1. This is an appeal by the plaintiffs arising out of a suit for ejectment of the defendants from lands which are alleged to be held by them as under-raiyats under the plaintiffs. The suit was brought after service of notice to quit under Section 49 of the Bengal Tenancy Act. The lands consist of certain arable lands, a piece of land on which the defendants have got their homestead and certain Bhita lands comprised within certain settlement dags. The trial Court passed a decree in favour of the plaintiffs. On appeal by the defendants, that decree has been modified by dismissing the plaintiffs suit for khas possession of the Bhita lands as well as the land on which the defendant’s homestead stands. With regard to the arable lands the decree of the Munsiff has been affirmed. The plaintiffs contend that this decision of the lower appellate Court is erroneous and that they are entitled to khas possession of all the lands in question. The first thing that strikes us with regard to the decision of the District Judge is that he has made a decree for partial ejectment from the lands hold by the under-raiyats under Section 49 of the Bengal Tenancy Act. The reason for his so doing is that Section 182 of the Bengal Tenancy Act applies to the Bhita lands. The learned Judge has held that in the present case the homestead is not held by the defendants who are also raiyats of the village as a part of their raiyati jote, but is held as a part of the under-raiyati and, therefore, in his opinion, the tenants can claim the protection of Section 182 of the Bengal Tenancy Act and cannot be ejected from the said land on notice under Section 49, although they are under-raiyats, also in respect of the same. But the principal ground for not accepting the decision of the District Judge is that, when a particular tenancy falls within the provisions of Section 49 of the Bengal Tenancy Act, it is difficult to understand how Section 182 of the Act can be invoked in determining the status of the tenants.

2. The learned vakil for the respondents relies upon the case of Krishna Kanta Ghosh v. Jadu Kasya [1914] 21 C.L.J. 475 in support of his contention that the defendants are protected under the provisions of Section 182 of the Bengal Tenancy Act. In that case, however, the position was that the defendants tenants held the homestead land only under the plaintiff as their landlord and it was held that, as the homestead was not held by the tenants as part of their holding as raiyats, the incidents of the homestead were to be regulated under the provisions of Section 182 of the Bengal Tenancy Act.
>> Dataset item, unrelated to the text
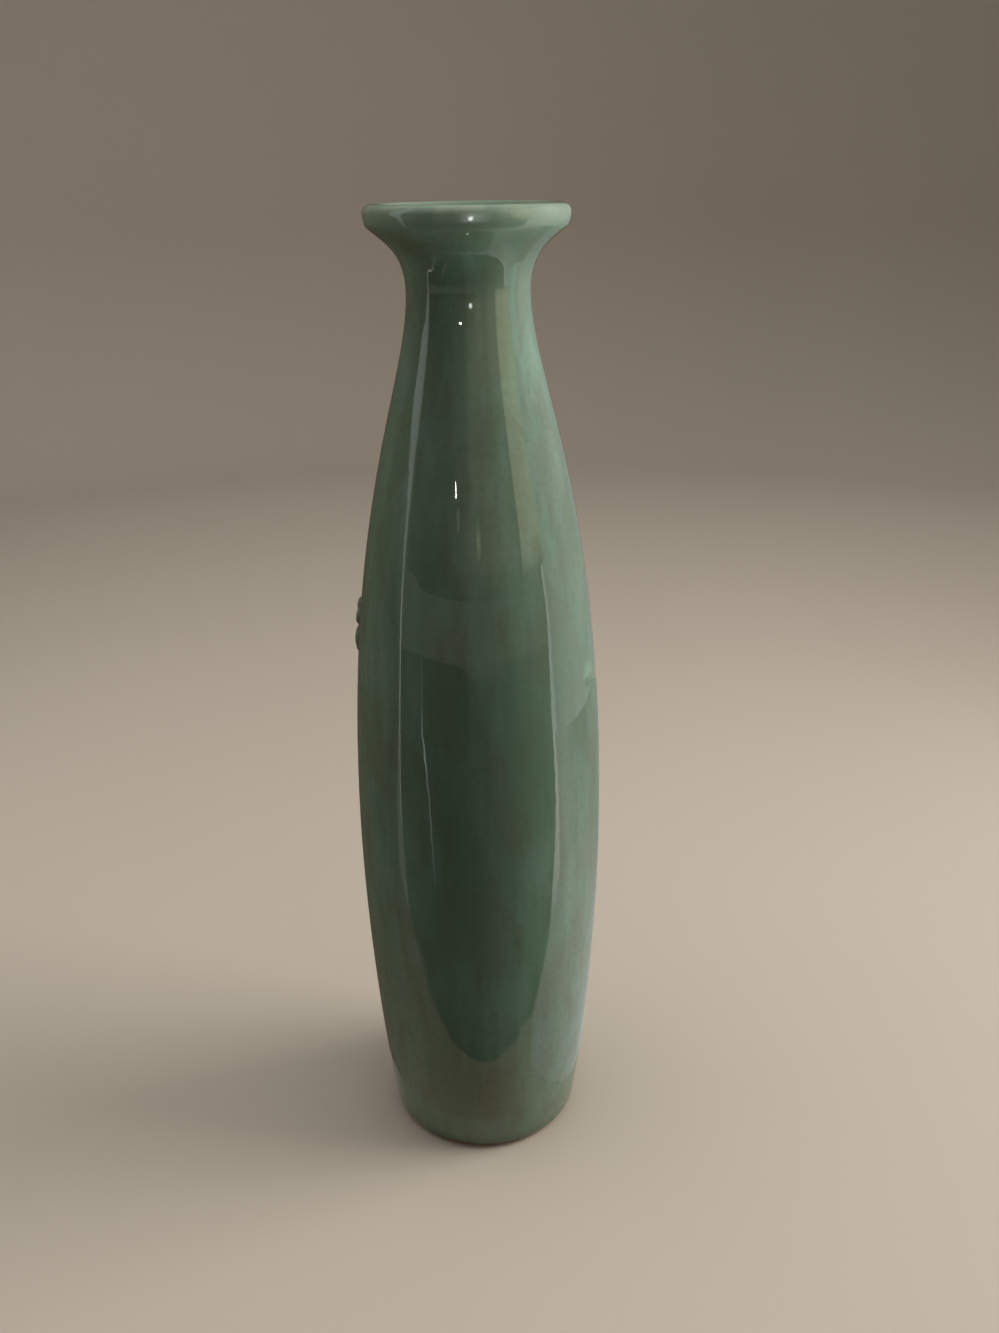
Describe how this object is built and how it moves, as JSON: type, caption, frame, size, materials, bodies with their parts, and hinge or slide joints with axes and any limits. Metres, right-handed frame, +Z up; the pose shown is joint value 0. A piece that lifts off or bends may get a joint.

In the present case the under-raiyats held the homestead along with other lands as part of their under-raiyati tenancy and, if the plaintiff’s are entitled to eject them from the lands held by them by service of notice, there is nothing under the law which prevents them from ejecting the tenants from the whole of the demised premises. In our opinion, Section 182 of the Bengal Tenancy Act does not apply to the present case. We find that the same view was taken in the case of Rahimuddi Meaji v. Srimati Amina Bibi A.I.R. 1926 Cal. 662. Partial ejectment can be allowed only under special circumstances, and cannot be decreed as a rule. Either the landlord is entitled to eject the tenant or is not some strong case must be made out for the purpose of holding that the landlord can eject a tenant from only a part of the tenancy. In our opinion, the landlords in this case are entitled to-recover possession of the whole of the lands held by the defendants under them as under-raiyats.

3. The next contention advanced on behalf of the respondents is that the plaintiffs having an eight anna share only with regard to certain lands are not entitled to khas possession. The point, however, was rightly decided against the defendants by the lower appellate Court as the District Judge held that he did not see any reason why the plaintiffs would not be able to determine the tenancy under them if the tenancy was otherwise terminable. It also does not appear why the learned Judge held that the plaintiffs would not be entitled to khas possession or even joint possession with regard to the lands in which they had only an eight anna share. The plaintiffs let out only eight annas of these lands to the defendants and, if the tenancy is terminated, they are entitled to possession of the lands which they had let out. As in the present case it was found that the tenancy was terminated by proper service of notice to quit, the plaintiff’s are entitled to recover possession of all the lands for which they brought the suit.

4. The result, therefore, is that the appeal is decreed. The decree of the District Judge is set aside and that of the Munsif restored with costs in this Court and in the lower appellate Court.

5. The cross-objection is not pressed and is dismissed without costs.